Repeat every line below exactly as it reads.

======== Data provided

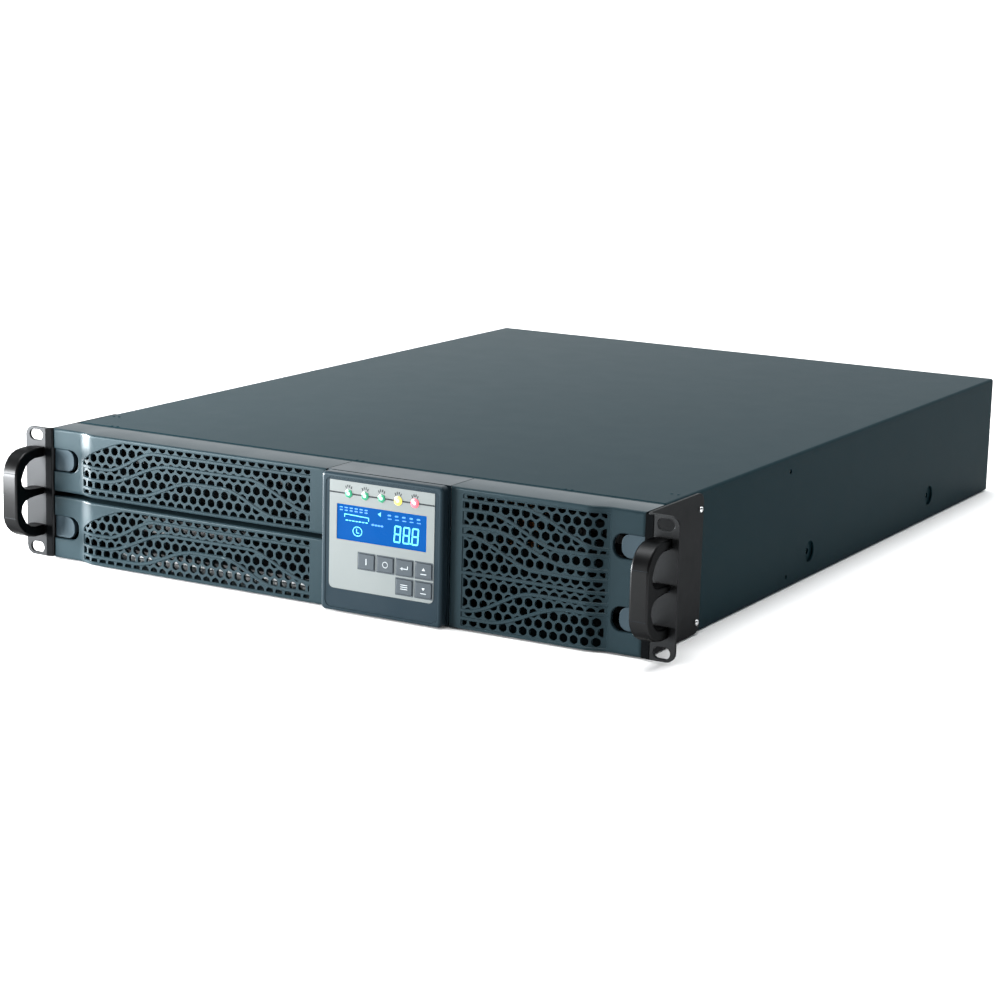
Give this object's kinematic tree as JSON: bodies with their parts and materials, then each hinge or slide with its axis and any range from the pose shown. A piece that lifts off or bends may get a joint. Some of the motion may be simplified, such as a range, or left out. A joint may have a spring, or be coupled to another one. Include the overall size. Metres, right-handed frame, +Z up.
{
  "type": "uninterruptible power supply",
  "caption": "Flat rack-mount uninterruptible power supply with perforated clip-off front bezels, turnable LCD display head, pull handles on rack ears, slide-out battery drawer and rear sockets.",
  "frame": {"origin": "centre of the chassis underside, midway between the ear fronts and the rear edge of the cover", "axes": "+X to the right seen from the front, +Y towards the rear, +Z up; the front faces -Y"},
  "size_m": [0.4826, 0.6346, 0.088],
  "materials": {
    "case_steel": "satin powder coat",
    "zinc_steel": "zinc plated",
    "ear_steel": "satin powder coat",
    "black_plastic": "fine texture",
    "bezel_plastic": "fine texture",
    "latch_plastic": "fine texture",
    "label_film": "satin film",
    "lcd_panel": "backlit",
    "key_plastic": "satin",
    "clear_plastic": "clear",
    "circuit_board": "solder mask",
    "heatsink_aluminium": "extruded",
    "copper_winding": "varnished",
    "battery_case": "moulded"
  },
  "bodies": {
    "chassis": {"base_pan": "case_steel", "top_cover": "case_steel", "front_frame": "case_steel", "rear_panel": "case_steel", "bay_divider": "zinc_steel", "ear_left": "ear_steel", "ear_right": "ear_steel", "handle_left": "black_plastic", "handle_right": "black_plastic", "display_bay": "bezel_plastic", "main_board": "circuit_board", "heatsink_a": "heatsink_aluminium", "heatsink_b": "heatsink_aluminium", "transformer": "copper_winding", "capacitor_bank": "black_plastic", "fan_frame_left": "black_plastic", "fan_frame_right": "black_plastic", "ac_inlet": "black_plastic", "outlet_block_lower": "black_plastic", "outlet_block_upper": "black_plastic", "breaker_body": "black_plastic", "expansion_slot_cover": "zinc_steel", "serial_port": "zinc_steel", "usb_port": "zinc_steel", "battery_connector": "black_plastic"},
    "battery_drawer": {"battery_tray": "zinc_steel", "battery_1": "battery_case", "battery_2": "battery_case", "battery_3": "battery_case", "battery_4": "battery_case", "battery_5": "battery_case", "battery_6": "battery_case", "drawer_front": "case_steel", "drawer_handle": "black_plastic"},
    "upper_left_bezel": {"bezel_upper_left": "bezel_plastic"},
    "lower_left_bezel": {"bezel_lower_left": "bezel_plastic"},
    "right_bezel": {"bezel_right": "bezel_plastic"},
    "latch_upper_left": {"latch_upper_left": "latch_plastic"},
    "latch_lower_left": {"latch_lower_left": "latch_plastic"},
    "latch_upper_right": {"latch_upper_right": "latch_plastic"},
    "latch_lower_right": {"latch_lower_right": "latch_plastic"},
    "display_slider": {"display_stem": "black_plastic"},
    "display_head": {"display_housing": "bezel_plastic", "display_overlay": "label_film", "display_back_plate": "bezel_plastic", "display_board": "circuit_board", "lcd_window": "lcd_panel", "led_light_pipe": "clear_plastic"},
    "key_on": {"key_on": "key_plastic"},
    "key_off": {"key_off": "key_plastic"},
    "key_enter": {"key_enter": "key_plastic"},
    "key_up": {"key_up": "key_plastic"},
    "key_menu": {"key_menu": "key_plastic"},
    "key_down": {"key_down": "key_plastic"},
    "fan_left": {"fan_rotor_left": "black_plastic"},
    "fan_right": {"fan_rotor_right": "black_plastic"},
    "breaker_reset": {"breaker_button": "key_plastic"}
  },
  "joints": [
    {"name": "battery_drawer_slide", "type": "slide", "parent": "chassis", "child": "battery_drawer", "axis": [0, -1, 0], "range_m": [0, 0.44]},
    {"name": "upper_left_bezel_pull", "type": "slide", "parent": "battery_drawer", "child": "upper_left_bezel", "axis": [0, -1, 0], "range_m": [0, 0.06]},
    {"name": "lower_left_bezel_pull", "type": "slide", "parent": "battery_drawer", "child": "lower_left_bezel", "axis": [0, -1, 0], "range_m": [0, 0.06]},
    {"name": "right_bezel_pull", "type": "slide", "parent": "chassis", "child": "right_bezel", "axis": [0, -1, 0], "range_m": [0, 0.06]},
    {"name": "latch_upper_left_slide", "type": "slide", "parent": "upper_left_bezel", "child": "latch_upper_left", "axis": [1, 0, 0], "range_m": [0, 0.003], "stiffness_N_per_m": 150},
    {"name": "latch_lower_left_slide", "type": "slide", "parent": "lower_left_bezel", "child": "latch_lower_left", "axis": [1, 0, 0], "range_m": [0, 0.003], "stiffness_N_per_m": 150},
    {"name": "latch_upper_right_slide", "type": "slide", "parent": "right_bezel", "child": "latch_upper_right", "axis": [-1, 0, 0], "range_m": [0, 0.003], "stiffness_N_per_m": 150},
    {"name": "latch_lower_right_slide", "type": "slide", "parent": "right_bezel", "child": "latch_lower_right", "axis": [-1, 0, 0], "range_m": [0, 0.003], "stiffness_N_per_m": 150},
    {"name": "display_pull", "type": "slide", "parent": "chassis", "child": "display_slider", "axis": [0, -1, 0], "range_m": [0, 0.025]},
    {"name": "display_turn", "type": "hinge", "parent": "display_slider", "child": "display_head", "pos_m": [0.0453, -0.3, 0.044], "axis": [0, -1, 0], "range_deg": [0, 90]},
    {"name": "key_on_press", "type": "slide", "parent": "display_head", "child": "key_on", "axis": [0, 1, 0], "range_m": [0, 0.0005], "stiffness_N_per_m": 400},
    {"name": "key_off_press", "type": "slide", "parent": "display_head", "child": "key_off", "axis": [0, 1, 0], "range_m": [0, 0.0005], "stiffness_N_per_m": 400},
    {"name": "key_enter_press", "type": "slide", "parent": "display_head", "child": "key_enter", "axis": [0, 1, 0], "range_m": [0, 0.0005], "stiffness_N_per_m": 400},
    {"name": "key_up_press", "type": "slide", "parent": "display_head", "child": "key_up", "axis": [0, 1, 0], "range_m": [0, 0.0005], "stiffness_N_per_m": 400},
    {"name": "key_menu_press", "type": "slide", "parent": "display_head", "child": "key_menu", "axis": [0, 1, 0], "range_m": [0, 0.0005], "stiffness_N_per_m": 400},
    {"name": "key_down_press", "type": "slide", "parent": "display_head", "child": "key_down", "axis": [0, 1, 0], "range_m": [0, 0.0005], "stiffness_N_per_m": 400},
    {"name": "fan_left_spin", "type": "hinge", "parent": "chassis", "child": "fan_left", "pos_m": [0.084, 0.285, 0.044], "axis": [0, 1, 0], "continuous": true},
    {"name": "fan_right_spin", "type": "hinge", "parent": "chassis", "child": "fan_right", "pos_m": [0.168, 0.285, 0.044], "axis": [0, 1, 0], "continuous": true},
    {"name": "breaker_reset_slide", "type": "slide", "parent": "chassis", "child": "breaker_reset", "axis": [0, 1, 0], "range_m": [0, 0.004]}
  ]
}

================

__Solution to this exercise__.
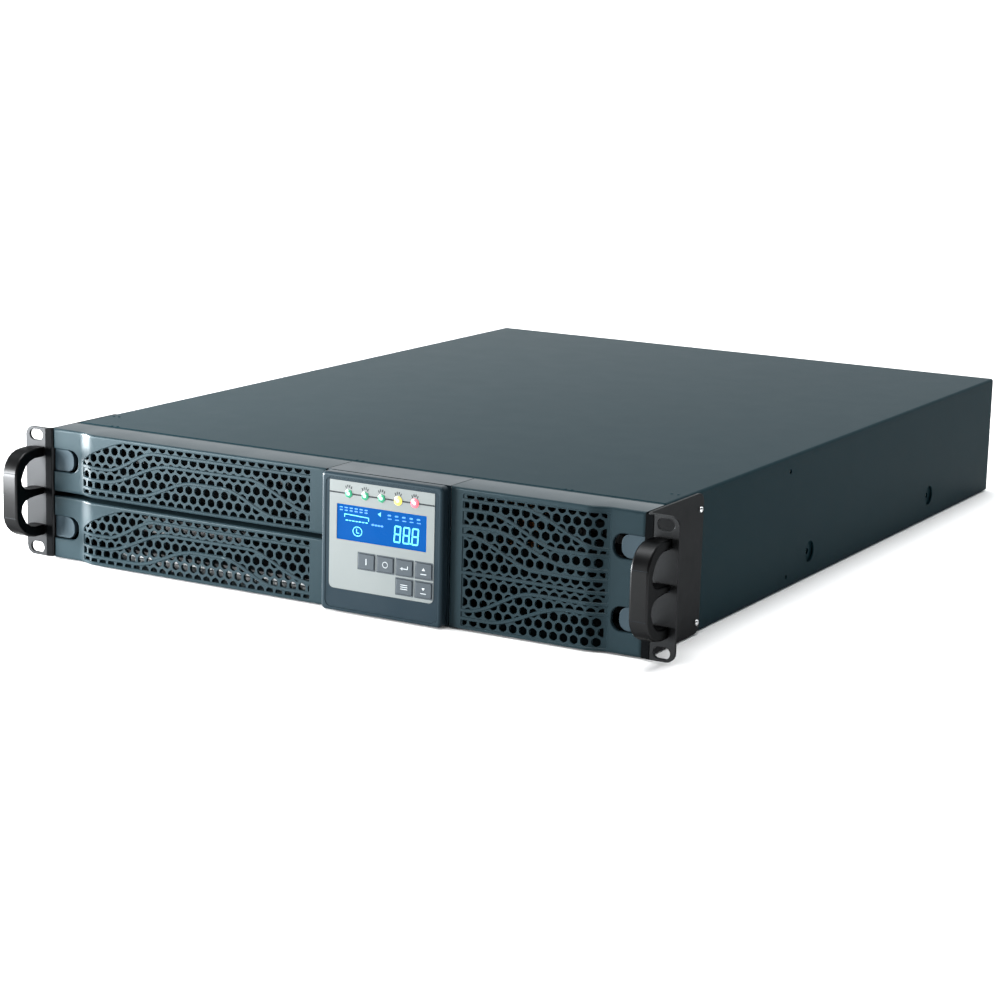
Give this object's kinematic tree as JSON: bodies with their parts and materials, then each hinge or slide with its axis and any range from the pose shown. A piece that lifts off or bends may get a joint. Some of the motion may be simplified, such as a range, or left out. A joint may have a spring, or be coupled to another one. Include the overall size. Metres, right-handed frame, +Z up.
{
  "type": "uninterruptible power supply",
  "caption": "Flat rack-mount uninterruptible power supply with perforated clip-off front bezels, turnable LCD display head, pull handles on rack ears, slide-out battery drawer and rear sockets.",
  "frame": {"origin": "centre of the chassis underside, midway between the ear fronts and the rear edge of the cover", "axes": "+X to the right seen from the front, +Y towards the rear, +Z up; the front faces -Y"},
  "size_m": [0.4826, 0.6346, 0.088],
  "materials": {
    "case_steel": "satin powder coat",
    "zinc_steel": "zinc plated",
    "ear_steel": "satin powder coat",
    "black_plastic": "fine texture",
    "bezel_plastic": "fine texture",
    "latch_plastic": "fine texture",
    "label_film": "satin film",
    "lcd_panel": "backlit",
    "key_plastic": "satin",
    "clear_plastic": "clear",
    "circuit_board": "solder mask",
    "heatsink_aluminium": "extruded",
    "copper_winding": "varnished",
    "battery_case": "moulded"
  },
  "bodies": {
    "chassis": {"base_pan": "case_steel", "top_cover": "case_steel", "front_frame": "case_steel", "rear_panel": "case_steel", "bay_divider": "zinc_steel", "ear_left": "ear_steel", "ear_right": "ear_steel", "handle_left": "black_plastic", "handle_right": "black_plastic", "display_bay": "bezel_plastic", "main_board": "circuit_board", "heatsink_a": "heatsink_aluminium", "heatsink_b": "heatsink_aluminium", "transformer": "copper_winding", "capacitor_bank": "black_plastic", "fan_frame_left": "black_plastic", "fan_frame_right": "black_plastic", "ac_inlet": "black_plastic", "outlet_block_lower": "black_plastic", "outlet_block_upper": "black_plastic", "breaker_body": "black_plastic", "expansion_slot_cover": "zinc_steel", "serial_port": "zinc_steel", "usb_port": "zinc_steel", "battery_connector": "black_plastic"},
    "battery_drawer": {"battery_tray": "zinc_steel", "battery_1": "battery_case", "battery_2": "battery_case", "battery_3": "battery_case", "battery_4": "battery_case", "battery_5": "battery_case", "battery_6": "battery_case", "drawer_front": "case_steel", "drawer_handle": "black_plastic"},
    "upper_left_bezel": {"bezel_upper_left": "bezel_plastic"},
    "lower_left_bezel": {"bezel_lower_left": "bezel_plastic"},
    "right_bezel": {"bezel_right": "bezel_plastic"},
    "latch_upper_left": {"latch_upper_left": "latch_plastic"},
    "latch_lower_left": {"latch_lower_left": "latch_plastic"},
    "latch_upper_right": {"latch_upper_right": "latch_plastic"},
    "latch_lower_right": {"latch_lower_right": "latch_plastic"},
    "display_slider": {"display_stem": "black_plastic"},
    "display_head": {"display_housing": "bezel_plastic", "display_overlay": "label_film", "display_back_plate": "bezel_plastic", "display_board": "circuit_board", "lcd_window": "lcd_panel", "led_light_pipe": "clear_plastic"},
    "key_on": {"key_on": "key_plastic"},
    "key_off": {"key_off": "key_plastic"},
    "key_enter": {"key_enter": "key_plastic"},
    "key_up": {"key_up": "key_plastic"},
    "key_menu": {"key_menu": "key_plastic"},
    "key_down": {"key_down": "key_plastic"},
    "fan_left": {"fan_rotor_left": "black_plastic"},
    "fan_right": {"fan_rotor_right": "black_plastic"},
    "breaker_reset": {"breaker_button": "key_plastic"}
  },
  "joints": [
    {"name": "battery_drawer_slide", "type": "slide", "parent": "chassis", "child": "battery_drawer", "axis": [0, -1, 0], "range_m": [0, 0.44]},
    {"name": "upper_left_bezel_pull", "type": "slide", "parent": "battery_drawer", "child": "upper_left_bezel", "axis": [0, -1, 0], "range_m": [0, 0.06]},
    {"name": "lower_left_bezel_pull", "type": "slide", "parent": "battery_drawer", "child": "lower_left_bezel", "axis": [0, -1, 0], "range_m": [0, 0.06]},
    {"name": "right_bezel_pull", "type": "slide", "parent": "chassis", "child": "right_bezel", "axis": [0, -1, 0], "range_m": [0, 0.06]},
    {"name": "latch_upper_left_slide", "type": "slide", "parent": "upper_left_bezel", "child": "latch_upper_left", "axis": [1, 0, 0], "range_m": [0, 0.003], "stiffness_N_per_m": 150},
    {"name": "latch_lower_left_slide", "type": "slide", "parent": "lower_left_bezel", "child": "latch_lower_left", "axis": [1, 0, 0], "range_m": [0, 0.003], "stiffness_N_per_m": 150},
    {"name": "latch_upper_right_slide", "type": "slide", "parent": "right_bezel", "child": "latch_upper_right", "axis": [-1, 0, 0], "range_m": [0, 0.003], "stiffness_N_per_m": 150},
    {"name": "latch_lower_right_slide", "type": "slide", "parent": "right_bezel", "child": "latch_lower_right", "axis": [-1, 0, 0], "range_m": [0, 0.003], "stiffness_N_per_m": 150},
    {"name": "display_pull", "type": "slide", "parent": "chassis", "child": "display_slider", "axis": [0, -1, 0], "range_m": [0, 0.025]},
    {"name": "display_turn", "type": "hinge", "parent": "display_slider", "child": "display_head", "pos_m": [0.0453, -0.3, 0.044], "axis": [0, -1, 0], "range_deg": [0, 90]},
    {"name": "key_on_press", "type": "slide", "parent": "display_head", "child": "key_on", "axis": [0, 1, 0], "range_m": [0, 0.0005], "stiffness_N_per_m": 400},
    {"name": "key_off_press", "type": "slide", "parent": "display_head", "child": "key_off", "axis": [0, 1, 0], "range_m": [0, 0.0005], "stiffness_N_per_m": 400},
    {"name": "key_enter_press", "type": "slide", "parent": "display_head", "child": "key_enter", "axis": [0, 1, 0], "range_m": [0, 0.0005], "stiffness_N_per_m": 400},
    {"name": "key_up_press", "type": "slide", "parent": "display_head", "child": "key_up", "axis": [0, 1, 0], "range_m": [0, 0.0005], "stiffness_N_per_m": 400},
    {"name": "key_menu_press", "type": "slide", "parent": "display_head", "child": "key_menu", "axis": [0, 1, 0], "range_m": [0, 0.0005], "stiffness_N_per_m": 400},
    {"name": "key_down_press", "type": "slide", "parent": "display_head", "child": "key_down", "axis": [0, 1, 0], "range_m": [0, 0.0005], "stiffness_N_per_m": 400},
    {"name": "fan_left_spin", "type": "hinge", "parent": "chassis", "child": "fan_left", "pos_m": [0.084, 0.285, 0.044], "axis": [0, 1, 0], "continuous": true},
    {"name": "fan_right_spin", "type": "hinge", "parent": "chassis", "child": "fan_right", "pos_m": [0.168, 0.285, 0.044], "axis": [0, 1, 0], "continuous": true},
    {"name": "breaker_reset_slide", "type": "slide", "parent": "chassis", "child": "breaker_reset", "axis": [0, 1, 0], "range_m": [0, 0.004]}
  ]
}